Section 2: Conference Highlights

Here is a very narrowed down, subjective, and short write-up of only five individual presentations and/or company products I saw at the conference.

Agile data engineering is an extremely important activity for many of us in trenches. Amar Arsikere, CEO and Founder of Infoworks,^†† introduced the company's new agile data engineering software. This software automates and accelerates big data analytics projects through the company's Autonomous Data Engine, which has been adopted by some of the largest enterprises in the world. Using a code-free environment, the engine allows organizations to quickly create and manage data pipeline and workflow processes from source to consumption. Customers deploy big data projects to production within days, dramatically increasing analytics agility and time-to-value.
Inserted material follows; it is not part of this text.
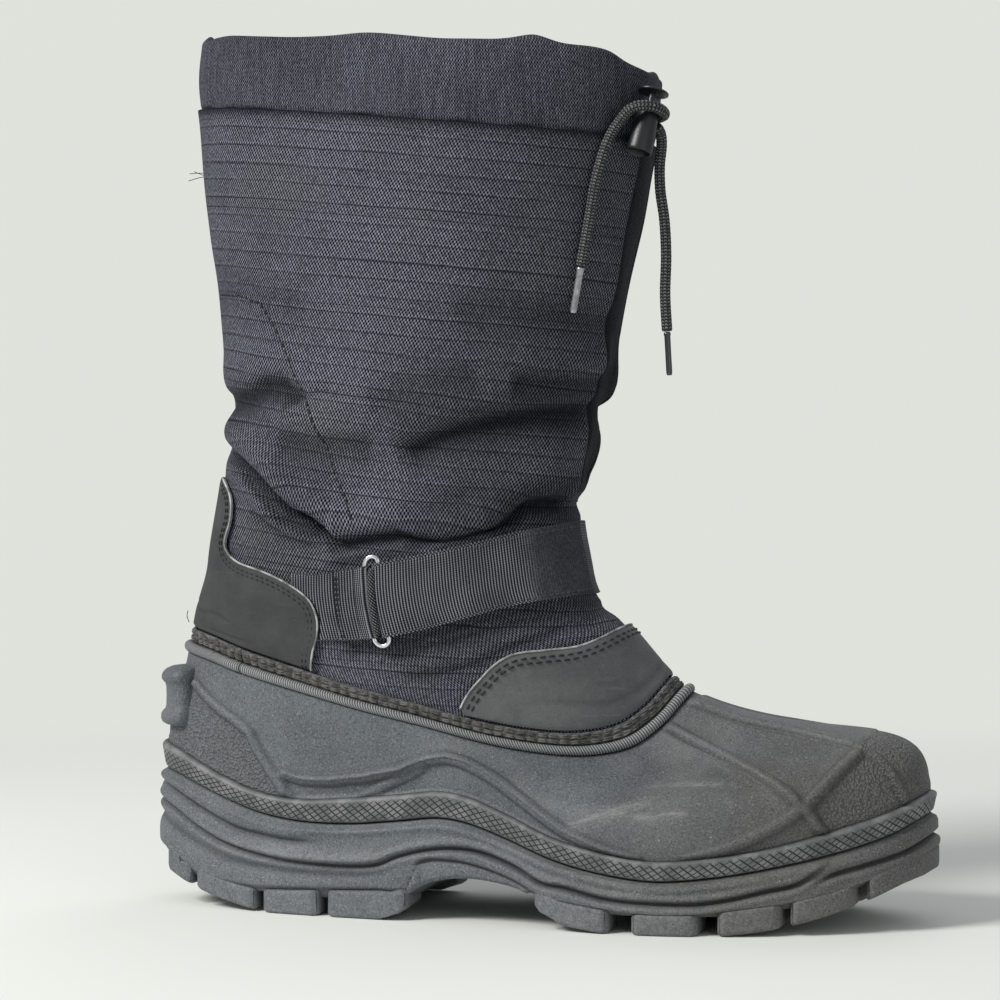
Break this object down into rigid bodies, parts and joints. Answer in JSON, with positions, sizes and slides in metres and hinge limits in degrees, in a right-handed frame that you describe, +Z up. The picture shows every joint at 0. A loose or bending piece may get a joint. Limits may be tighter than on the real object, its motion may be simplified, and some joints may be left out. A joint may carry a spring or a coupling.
{
  "type": "snow boot",
  "caption": "Right snow boot with a moulded rubber lower and lugged sole, padded nylon shaft, instep strap and a drawcord cuff with a spring cord lock.",
  "frame": {"origin": "on the ground, under the middle of the boot's bounding box, free cord ends not counted", "axes": "+X to the toe, +Y to the inner side of the foot, +Z up"},
  "size_m": [0.3286, 0.115, 0.362],
  "materials": {
    "sole_rubber": "matte grey rubber",
    "shell_rubber": "matte charcoal rubber",
    "edge_strip": "ribbed bead and stitched flange",
    "shaft_fabric": "black navy nylon",
    "cuff_fabric": "black ribbed nylon",
    "overlay": "smooth synthetic nubuck",
    "webbing": "ribbed polyester webbing",
    "ring_metal": "nickel plated wire",
    "lock_plastic": "black moulded plastic",
    "cord": "braided round cord",
    "aglet_clear": "clear shrink tube",
    "aglet_dark": "smoke shrink tube",
    "insole_felt": "dark felt"
  },
  "bodies": {
    "boot": {"outsole": "sole_rubber", "insole": "insole_felt", "shell": "shell_rubber", "edge_strip": "edge_strip", "upper": "shaft_fabric", "collar_cuff": "cuff_fabric", "heel_overlay": "overlay", "vamp_overlay": "overlay", "strap_anchor": "webbing", "strap_ring": "ring_metal", "strap": "webbing", "cord_lock_barrel": "lock_plastic", "drawcord_near": "cord", "drawcord_far": "cord", "aglet_near": "aglet_clear", "aglet_far": "aglet_dark"},
    "plunger": {"cord_lock_plunger": "lock_plastic"}
  },
  "joints": [
    {"name": "plunger_press", "type": "slide", "parent": "boot", "child": "plunger", "axis": [-0.1889, -0.2143, -0.9583], "range_m": [0, 0.004], "stiffness_N_per_m": 800, "springref_m": -0.0015}
  ]
}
And if you want to learn more about simplifying data operations, please go to Infoworks.^‡‡

At the conference (and 1.5 years after its launch), CEO and Co-Founder Ajay Kulkarni of Timescale^§§ announced TimescaleDB 1.0. It signifies the maturity and enterprise readiness of this open-source time-series database, built on top of PostgreSQL. This database offers the reliability and tooling of a 20+ years old database with a powerful extension framework. TimescaleDB ingests millions of data points per second; scales tables to 100s billions of rows and 10s of terabytes; and returns quick responses to complex queries.^*** It is architected to manage time-series data and includes many key specific functions, including automatic space–time partitioning, a hypertable abstraction layer, adaptive chunk sizing, time-series analytics in SQL, geospatial analysis, JSON support, and easy schema management. To my knowledge (please, let me know if I am wrong!), it is the only time-series database to scale these workloads, while still supporting full SQL.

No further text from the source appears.